Gates Wants Plan for Closing Guantanamo Detention Center

By Al Pessin
18 December 2008

U.S. Defense Secretary Robert Gates is has ordered his staff to prepare a plan for closing the Guantanamo Bay detention center, to be ready for possible implementation soon after President-elect Barack Obama takes office January 20.

Pentagon Press Secretary Geoff Morrell announced the effort during a news conference on Thursday.

"He has asked his team for a proposal on how to shut it down, what would be required, specifically, to close it and move the detainees from that facility, while at the same time, of course, ensuring that we protect the American people with some very dangerous characters," Morrell said.

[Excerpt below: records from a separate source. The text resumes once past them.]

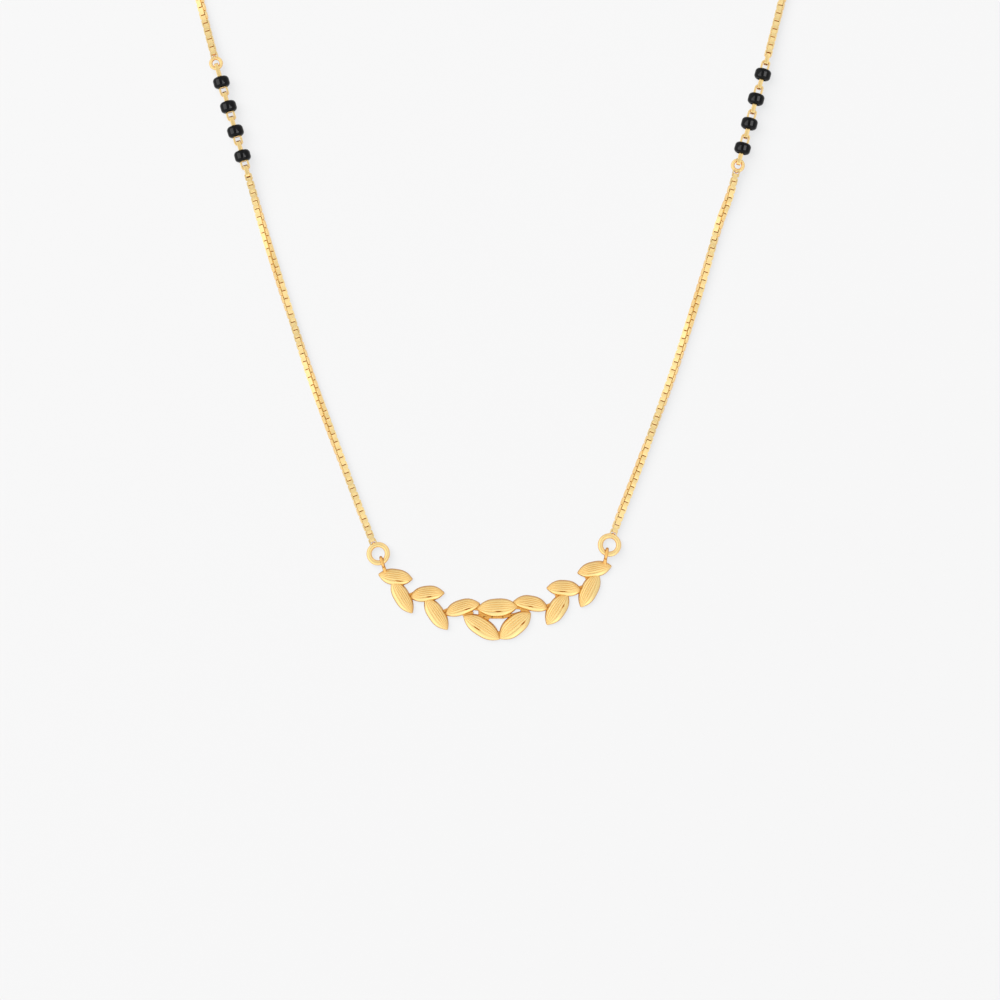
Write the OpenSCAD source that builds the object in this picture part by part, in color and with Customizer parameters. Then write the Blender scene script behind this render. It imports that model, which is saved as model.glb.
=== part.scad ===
// Mangalsutra: a gold box chain with two groups of black beads and a leaf spray pendant.
// It lies flat on the floor, z = 0, with the pendant towards -Y and the clasp towards +Y.

/* [Chain] */
// Width of the box chain across its links
chain_w = 0.95; // [0.9:0.05:1]
// Thickness of the gold strip that a link is bent from
strip_t = 0.17; // [0.14:0.01:0.18]
// Width of that strip
strip_w = 0.5; // [0.4:0.02:0.54]
// Wire of the two round rings that hold the clasp
end_wire = 0.34; // [0.3:0.02:0.36]
// Radius of those rings, to the middle of their wire
end_r = 0.6; // [0.58:0.01:0.64]
// Length of the two flat-sided links that join the chain to the beads
end_link_l = 1.6; // [1.58:0.01:1.62]

/* [Beads] */
// Diameter of a bead
bead_d = 2.12; // [2:0.02:2.2]
// Length of a bead along its pin
bead_l = 1.48; // [1.3:0.02:1.5]
// Radius of a bead's rounded edges
bead_round = 0.5; // [0.2:0.05:0.5]
// Diameter of the hole through a bead
bead_hole = 0.9; // [0.6:0.05:1]
// Diameter of the hole's flared ends, which take the pin's loops
bead_flare = 1.34; // [1.32:0.01:1.4]
// Distance from one bead to the next
bead_pitch = 3.31; // [3.31:0.01:3.34]

/* [Bead pins] */
// Thickness of the strip that the loops at a pin's ends are bent from
loop_t = 0.25; // [0.22:0.01:0.26]
// Width of that strip
loop_strip = 0.52; // [0.44:0.02:0.54]
// Width of a loop over its two legs
loop_w = 1.14; // [1.14:0.01:1.16]
// Diameter of the pin inside the bead
pin_d = 0.4; // [0.3:0.02:0.5]
// Distance from the middle of a bead to where its loops start, inside the flared hole
loop_from = 0.5; // [0.5:0.01:0.52]
// Distance from the middle of a bead to the far end of its lying loop
lying_reach = 1.85; // [1.84:0.005:1.86]
// The same distance to the far end of its upright loop
upright_reach = 2.03; // [2.02:0.005:2.04]
// That distance where the loop holds the left bead ring
ring_reach_left = 2.53; // [2.5:0.01:2.55]
// That distance where the loop holds the right bead ring
ring_reach_right = 2.25; // [2.2:0.01:2.3]

/* [Jump rings] */
// Wire of the two rings that carry the pendant
pendant_wire = 0.68; // [0.6:0.02:0.7]
// Radius of those rings, to the middle of their wire
pendant_ring_r = 1.19; // [1.18:0.01:1.2]
// Wire of the small ring at one end of each bead group
bead_ring_wire = 0.46; // [0.42:0.02:0.48]
// Radius of those rings, to the middle of their wire
bead_ring_r = 0.67; // [0.66:0.01:0.69]

/* [Pendant] */
// Height of the upright edge round each leaf
leaf_edge = 0.3; // [0.2:0.05:0.4]
// Height of a leaf's crown above that edge
leaf_crown = 0.72; // [0.4:0.02:0.9]
// Depth of the engraved veins
vein_cut = 0.07; // [0.02:0.01:0.1]
// Thickness of the stems behind the leaves
stem_h = 0.45; // [0.3:0.05:0.5]
// Wire of the end loops
loop_wire = 0.42; // [0.38:0.01:0.42]
// Radius of the end loops, to the middle of their wire
loop_r = 0.61; // [0.6:0.01:0.62]
// Width of the loops' feet on the leaves
foot_w = 0.6; // [0.4:0.05:0.7]

/* [Clasp] */
// Wire of the hook
hook_wire = 0.7; // [0.6:0.05:0.72]
// Radius of the hook's two bends, to the middle of its wire
hook_r = 1.5; // [1.3:0.1:1.8]

/* [Hidden] */

gold = [0.93, 0.72, 0.33];
black = [0.06, 0.06, 0.07];

// Heights: chains and leaves rest on the floor, and the rings lean between what they join
bead_z = bead_d / 2;
loop_z = loop_r + loop_wire / 2;
pendant_ring_z = 0.678;
pendant_ring_lean = 6.85;
bead_ring_lean = 5.2;
bead_ring_z = bead_z - bead_ring_r * sin(bead_ring_lean);
hook_z = 0.78;

// Distance from the middle of an end ring or link to the end of its chain
end_gap = 0.85;
// Distance from the far end of a loop to the middle of the bead ring that it holds
ring_from_loop = 0.05;
// How far a soldered link is sunk into its ring
solder = 0.3;
wire_fn = 24;

// Middle of the leaf spray
pendant_at = [0.84, -92.96, 0];
// Middles of the pendant's rings, and the way each one's chain leaves it, in degrees
pendant_ring_left_at = [-14.65, -85.98, pendant_ring_z];
pendant_ring_left_turn = 115;
pendant_ring_right_at = [15.4, -84.84, pendant_ring_z];
pendant_ring_right_turn = 71;
// The bead nearest the clasp in each group, and the way the group runs from it, in degrees
bead_left_at = [-34.99, -24.785, bead_z];
bead_left_turn = -74;
bead_right_at = [35.28, -23.77, bead_z];
bead_right_turn = -105.3;
// The way the chain leaves each bead ring, in degrees
bead_ring_left_turn = 103;
bead_ring_right_turn = -104;

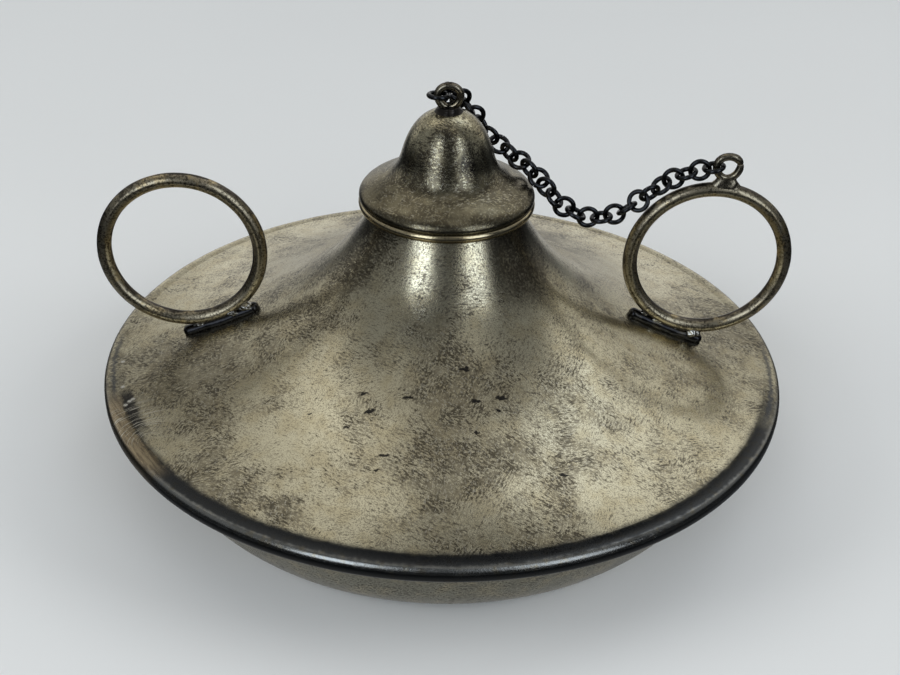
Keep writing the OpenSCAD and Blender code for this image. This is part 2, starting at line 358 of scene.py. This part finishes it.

Secretary Gates, who President-elect Obama has asked to stay in office, has long wanted to shut down the detention center, but a variety of factors have prevented its closure.

Among the concerns: Security experts worry some of the detainees might return to violence if they are released. Legal experts are concerned terrorists could be acquitted by civilian U.S. courts because the evidence against them is too sensitive to presented in public, or because it may have been obtained through torture. And local officials in several parts of the United States have said they do not want the detainees brought to prisons in their areas.

But the Pentagon spokesman, Geoff Morrell, says Secretary Gates wants a fresh look at the issues for two reasons.

"Fundamentally, the motivation for the secretary in this respect is not just the fact that he believes closure is the right thing, but that the president-elect has made it perfectly clear throughout the course of the campaign that he wishes to address this issue early on in his administration," Morrell said. "And so the secretary wants to be prepared to assist him in trying to figure out a solution to this thorny problem."

Secretary Gates has said he believes a new law is needed to enable the government to safely bring the detainees into the United States. He told a television interviewer Wednesday he believes there are alternatives to Guantanamo, and that dealing with the issue "will be a high priority" for the Obama Administration.

Human rights groups have long called for the Guantanamo center to be closed, and for remaining detainees to be released or tried in regular U.S. civilian or military courts. The fact that some detainees have been held without trial for seven years, with no end in sight, the mistreatment of the detainees early in the center's existence and its status in a kind of legal limbo on a U.S. military base on foreign soil have all fueled human rights concerns and hurt the U.S. image in the world.

President Bush has also said he wanted to close the center. But in October, Secretary Gates said even with the president's support the effort had failed. Now, the Pentagon spokesman says the secretary wants to be ready to try again under President Obama, and possibly very soon.

"There was a specific request from the secretary to, whatever we have done, let's update it, let's improve it, let's get it ready so we could deal with this if called upon as soon as the president-elect takes office," Morrell said.

The United States has released more than 500 detainees from Guantanamo, but there are still about 250 there. Officials say many of them can be released if countries can be found to take them. And they want to put several dozen on trial in special military commissions. But officials also say there are some detainees they can not put on trial, but who are too dangerous to be released.